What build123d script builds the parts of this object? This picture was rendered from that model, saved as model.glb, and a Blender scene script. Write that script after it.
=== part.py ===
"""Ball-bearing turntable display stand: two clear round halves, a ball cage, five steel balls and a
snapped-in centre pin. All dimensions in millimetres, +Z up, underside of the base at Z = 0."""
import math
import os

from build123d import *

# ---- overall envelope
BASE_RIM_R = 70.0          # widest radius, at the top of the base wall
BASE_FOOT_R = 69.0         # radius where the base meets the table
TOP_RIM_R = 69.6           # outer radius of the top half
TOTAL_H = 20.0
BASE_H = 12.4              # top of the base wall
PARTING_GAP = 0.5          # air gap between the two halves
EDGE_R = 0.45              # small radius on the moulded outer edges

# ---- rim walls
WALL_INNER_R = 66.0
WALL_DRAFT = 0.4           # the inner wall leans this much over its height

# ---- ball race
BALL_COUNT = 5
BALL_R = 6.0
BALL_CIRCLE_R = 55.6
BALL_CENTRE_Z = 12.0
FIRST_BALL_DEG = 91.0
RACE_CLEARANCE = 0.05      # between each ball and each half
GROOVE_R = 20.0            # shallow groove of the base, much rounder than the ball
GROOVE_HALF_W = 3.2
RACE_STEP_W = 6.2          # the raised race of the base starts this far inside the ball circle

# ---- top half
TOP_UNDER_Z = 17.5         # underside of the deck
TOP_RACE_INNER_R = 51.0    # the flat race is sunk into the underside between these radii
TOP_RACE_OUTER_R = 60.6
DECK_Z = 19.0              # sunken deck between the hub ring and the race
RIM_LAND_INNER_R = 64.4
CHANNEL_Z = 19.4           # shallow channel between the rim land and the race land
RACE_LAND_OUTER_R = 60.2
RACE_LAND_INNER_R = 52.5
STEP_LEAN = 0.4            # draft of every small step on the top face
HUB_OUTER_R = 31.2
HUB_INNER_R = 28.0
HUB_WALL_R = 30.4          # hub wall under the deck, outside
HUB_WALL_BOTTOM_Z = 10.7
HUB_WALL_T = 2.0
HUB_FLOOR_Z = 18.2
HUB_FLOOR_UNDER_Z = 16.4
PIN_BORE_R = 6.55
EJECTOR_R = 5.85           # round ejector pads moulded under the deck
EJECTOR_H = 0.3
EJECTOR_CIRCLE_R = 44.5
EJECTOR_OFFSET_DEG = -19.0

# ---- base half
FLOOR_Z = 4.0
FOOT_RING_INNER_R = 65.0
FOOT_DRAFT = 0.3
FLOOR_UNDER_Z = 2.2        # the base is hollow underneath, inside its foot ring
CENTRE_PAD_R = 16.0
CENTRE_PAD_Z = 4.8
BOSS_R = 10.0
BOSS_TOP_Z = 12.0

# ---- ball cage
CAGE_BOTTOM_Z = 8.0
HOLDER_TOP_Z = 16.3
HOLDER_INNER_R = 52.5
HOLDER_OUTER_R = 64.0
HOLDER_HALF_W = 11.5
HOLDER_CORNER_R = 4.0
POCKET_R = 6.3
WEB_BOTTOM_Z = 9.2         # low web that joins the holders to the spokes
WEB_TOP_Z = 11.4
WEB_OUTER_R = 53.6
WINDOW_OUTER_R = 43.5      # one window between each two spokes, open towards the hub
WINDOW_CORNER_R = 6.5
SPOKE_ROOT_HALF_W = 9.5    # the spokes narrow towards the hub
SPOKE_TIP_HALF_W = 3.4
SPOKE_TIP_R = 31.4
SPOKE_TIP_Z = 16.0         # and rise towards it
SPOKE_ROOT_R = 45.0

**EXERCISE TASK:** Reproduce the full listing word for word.

**SOLUTION:**
What build123d script builds the parts of this object? This picture was rendered from that model, saved as model.glb, and a Blender scene script. Write that script after it.
=== part.py ===
"""Ball-bearing turntable display stand: two clear round halves, a ball cage, five steel balls and a
snapped-in centre pin. All dimensions in millimetres, +Z up, underside of the base at Z = 0."""
import math
import os

from build123d import *

# ---- overall envelope
BASE_RIM_R = 70.0          # widest radius, at the top of the base wall
BASE_FOOT_R = 69.0         # radius where the base meets the table
TOP_RIM_R = 69.6           # outer radius of the top half
TOTAL_H = 20.0
BASE_H = 12.4              # top of the base wall
PARTING_GAP = 0.5          # air gap between the two halves
EDGE_R = 0.45              # small radius on the moulded outer edges

# ---- rim walls
WALL_INNER_R = 66.0
WALL_DRAFT = 0.4           # the inner wall leans this much over its height

# ---- ball race
BALL_COUNT = 5
BALL_R = 6.0
BALL_CIRCLE_R = 55.6
BALL_CENTRE_Z = 12.0
FIRST_BALL_DEG = 91.0
RACE_CLEARANCE = 0.05      # between each ball and each half
GROOVE_R = 20.0            # shallow groove of the base, much rounder than the ball
GROOVE_HALF_W = 3.2
RACE_STEP_W = 6.2          # the raised race of the base starts this far inside the ball circle

# ---- top half
TOP_UNDER_Z = 17.5         # underside of the deck
TOP_RACE_INNER_R = 51.0    # the flat race is sunk into the underside between these radii
TOP_RACE_OUTER_R = 60.6
DECK_Z = 19.0              # sunken deck between the hub ring and the race
RIM_LAND_INNER_R = 64.4
CHANNEL_Z = 19.4           # shallow channel between the rim land and the race land
RACE_LAND_OUTER_R = 60.2
RACE_LAND_INNER_R = 52.5
STEP_LEAN = 0.4            # draft of every small step on the top face
HUB_OUTER_R = 31.2
HUB_INNER_R = 28.0
HUB_WALL_R = 30.4          # hub wall under the deck, outside
HUB_WALL_BOTTOM_Z = 10.7
HUB_WALL_T = 2.0
HUB_FLOOR_Z = 18.2
HUB_FLOOR_UNDER_Z = 16.4
PIN_BORE_R = 6.55
EJECTOR_R = 5.85           # round ejector pads moulded under the deck
EJECTOR_H = 0.3
EJECTOR_CIRCLE_R = 44.5
EJECTOR_OFFSET_DEG = -19.0

# ---- base half
FLOOR_Z = 4.0
FOOT_RING_INNER_R = 65.0
FOOT_DRAFT = 0.3
FLOOR_UNDER_Z = 2.2        # the base is hollow underneath, inside its foot ring
CENTRE_PAD_R = 16.0
CENTRE_PAD_Z = 4.8
BOSS_R = 10.0
BOSS_TOP_Z = 12.0

# ---- ball cage
CAGE_BOTTOM_Z = 8.0
HOLDER_TOP_Z = 16.3
HOLDER_INNER_R = 52.5
HOLDER_OUTER_R = 64.0
HOLDER_HALF_W = 11.5
HOLDER_CORNER_R = 4.0
POCKET_R = 6.3
WEB_BOTTOM_Z = 9.2         # low web that joins the holders to the spokes
WEB_TOP_Z = 11.4
WEB_OUTER_R = 53.6
WINDOW_OUTER_R = 43.5      # one window between each two spokes, open towards the hub
WINDOW_CORNER_R = 6.5
SPOKE_ROOT_HALF_W = 9.5    # the spokes narrow towards the hub
SPOKE_TIP_HALF_W = 3.4
SPOKE_TIP_R = 31.4
SPOKE_TIP_Z = 16.0         # and rise towards it
SPOKE_ROOT_R = 45.0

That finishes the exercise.